Mas a maioria, pelo menos, dá um sorriso. Tenho a impressão que a Alemanha inteira está rindo da minha cara. O que é bom nestes dias cinzentos de outono, dias que eu gostaria que fossem de sol e céu azul, mas pelo menos até agora têm sido de frio e folhas espalhadas pelo chão. Paciência.
Não tenho roteiro. Quer dizer, tenho mais ou menos. Arranquei uma folha de um atlas antigo e fiz uns rabiscos. Sei que vou a Berlim. Então, que se veja o que há pelo caminho. Osnabrück era um lugar que eu queria conhecer. É lá que fica a fábrica da Karmann, e há um museu. Uma passadinha não faria mal algum. Toca para Osnabrück, são 200 km, fiz uns 150 km pela autoestrada e o resto por uma estradinha mais lerda.
No mais, muita civilidade dos parentes velozes.
Gerd não passa batido pela paisagem porque é de fato esquisito, mas há um certo exagero na esquisitice que a ele se atribui. Fazia um ano que não vinha à Europa, foi pouco antes da crise, e um ano depois notei, nestes dois dias, que cada vez há mais carros pequenos e esquisitos rodando por aí. A Toyota e a Suzuki têm seus modelos, a Renault, a Nissan, a Ford, os Smart, todo mundo está fazendo carros pequenos e esquisitos. Verde, verde, verde. Consumo voltou à ordem do dia. Vi outdoors de dois carrões da VW em que o maior apelo de venda era dizer que um deles gastava 4,4 l de gasolina a cada 100 km e o outro, apenas 3,3 l.
Parei em Osnabrück. Não gosto de perguntar nada na rua, então saí procurando a Karmann. Foi fácil de achar, é a maior fábrica da cidade, e a cidade nem é tão grande, 164 mil almas. Só que a Karmann faliu, meses atrás. E o museu, pelo jeito, foi junto. Ninguém soube me dizer sequer onde era. Pelas fotos que vi no século retrasado, ficava na fábrica, mesmo. Dei uma volta pela planta-fantasma, enorme, que até outro dia dava emprego a quase 2,5 mil pessoas. Hoje, está tudo abandonado. Não caindo aos pedaços, mas abandonado: um ou outro carro estacionado na área administrativa, gente que deve estar cuidando da liquidação da empresa, poucas bicicletas no bicicletário outrora lotado, mato crescendo, alguns carros abandonados no pátio, conversíveis que a Karmann fazia para várias montadoras, carrocerias especiais, coisas assim.
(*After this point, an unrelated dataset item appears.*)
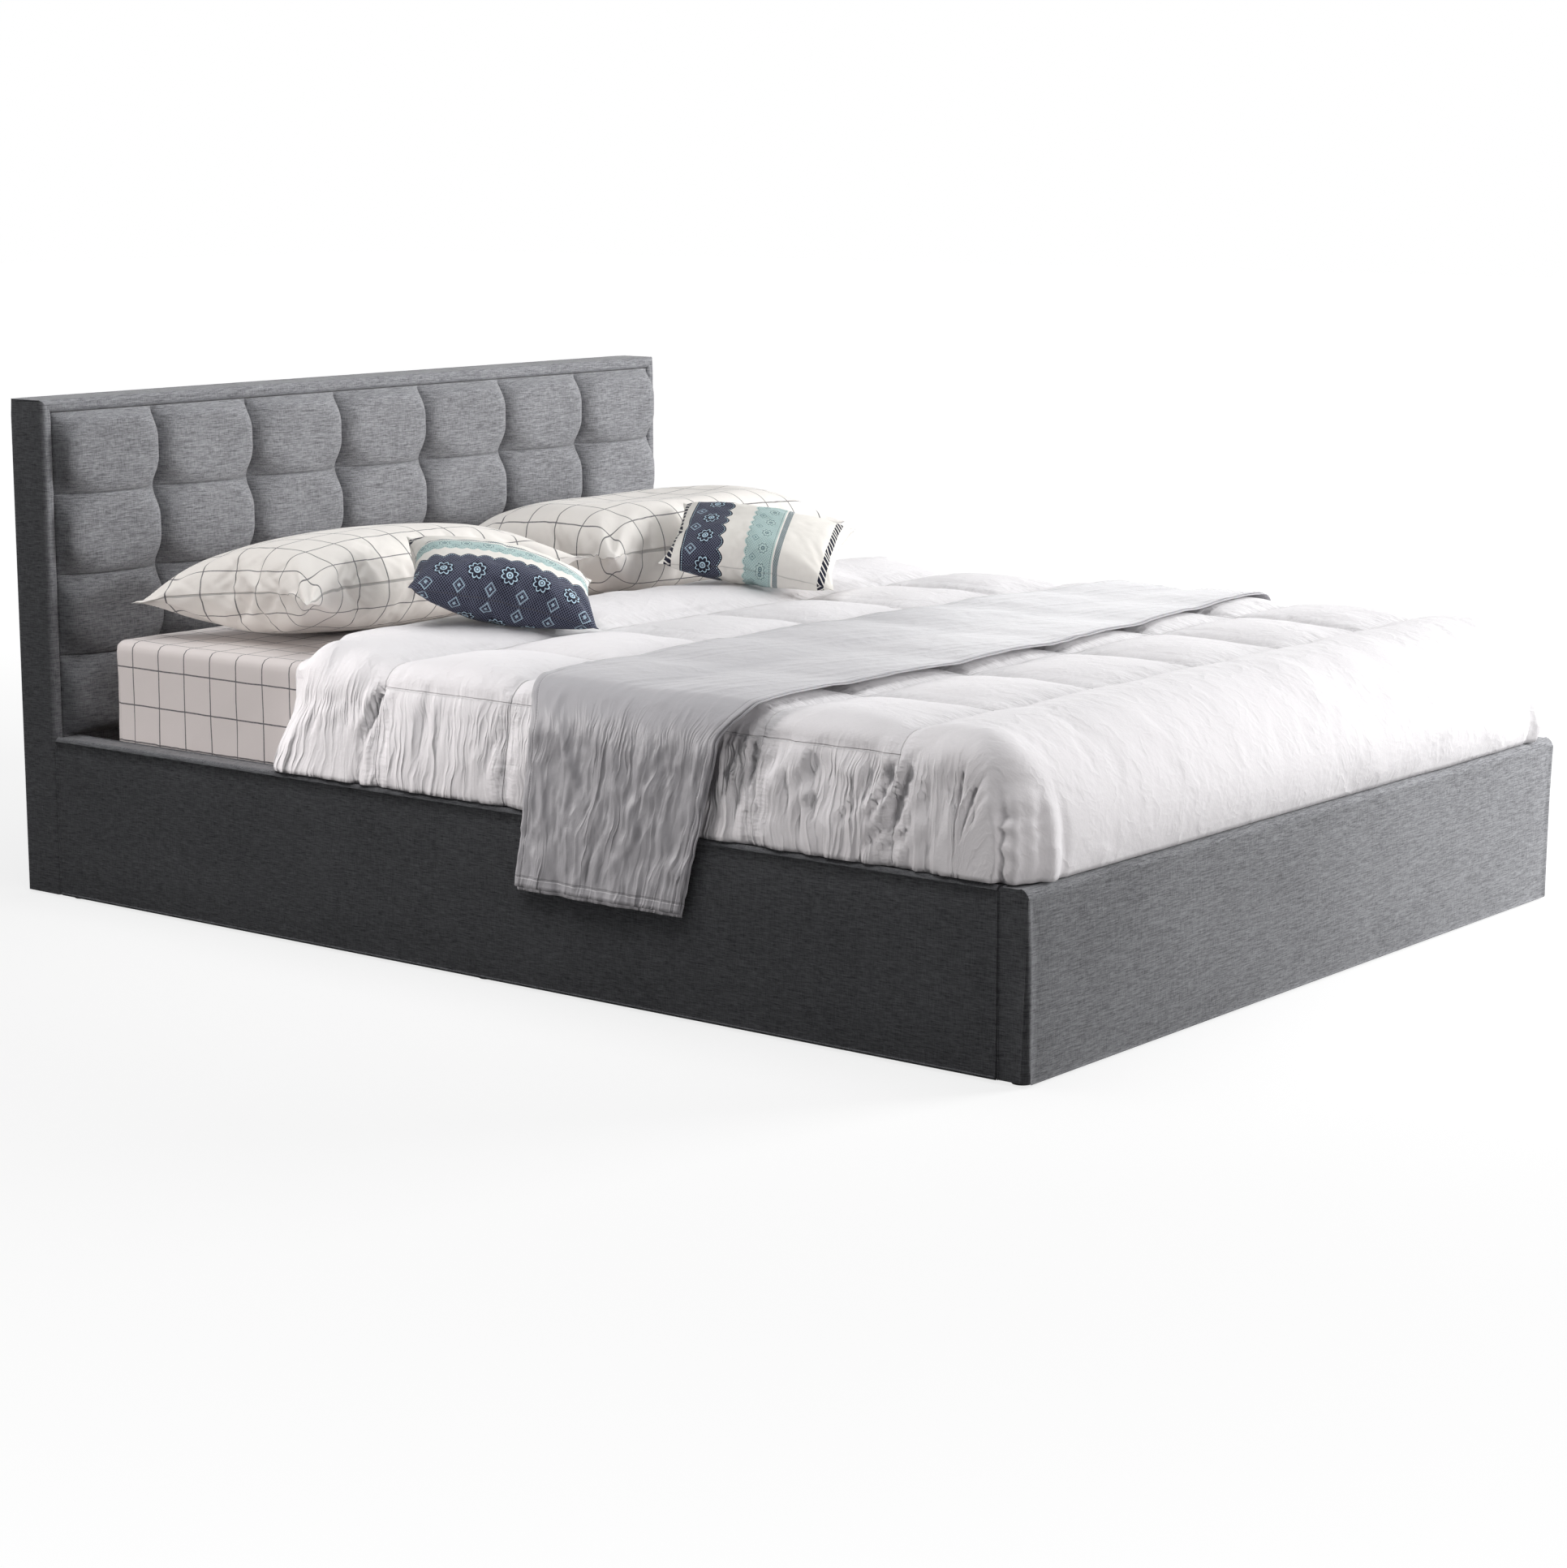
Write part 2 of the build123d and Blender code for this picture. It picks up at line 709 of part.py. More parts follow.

Deixei Osnabrück com a sensação de que a cidade, ela mesma, é meio fantasma. Suspeito que a falência da Karmann abalou as finanças dos nativos, no entorno da fábrica tem um monte de coisa para vender ou alugar, galpões vazios, lanchonetes às moscas. Posso até ter comido bola, vai ver o museu fica em outro lugar e é todo alegre e faceiro, mas para mim ver a fábrica morta deu. Me mandei.
Andei mais uns 100 km, com frio e chuva, e vim parar aqui em Hannover, que vem a ser a capital da Baixa Saxônia e deve ser bacana, é a terra do Scorpions, tem o maior Anhembi do mundo, um time que tem 96 no nome, Napoleão andou por aqui e foi uma espécie de subsede da família real inglesa, ou algo do gênero.
Amanhã vejo isso com calma. Vou assistir TV agora para vir o sono. Meu alemão me surpreendeu hoje. No rádio, ouvi várias vezes “tsunami-katastrofen-zamoa”, e concluí que houve um tsunami em Samoa e que deve ter sido uma catástrofe daquelas. Entendo tudo, já.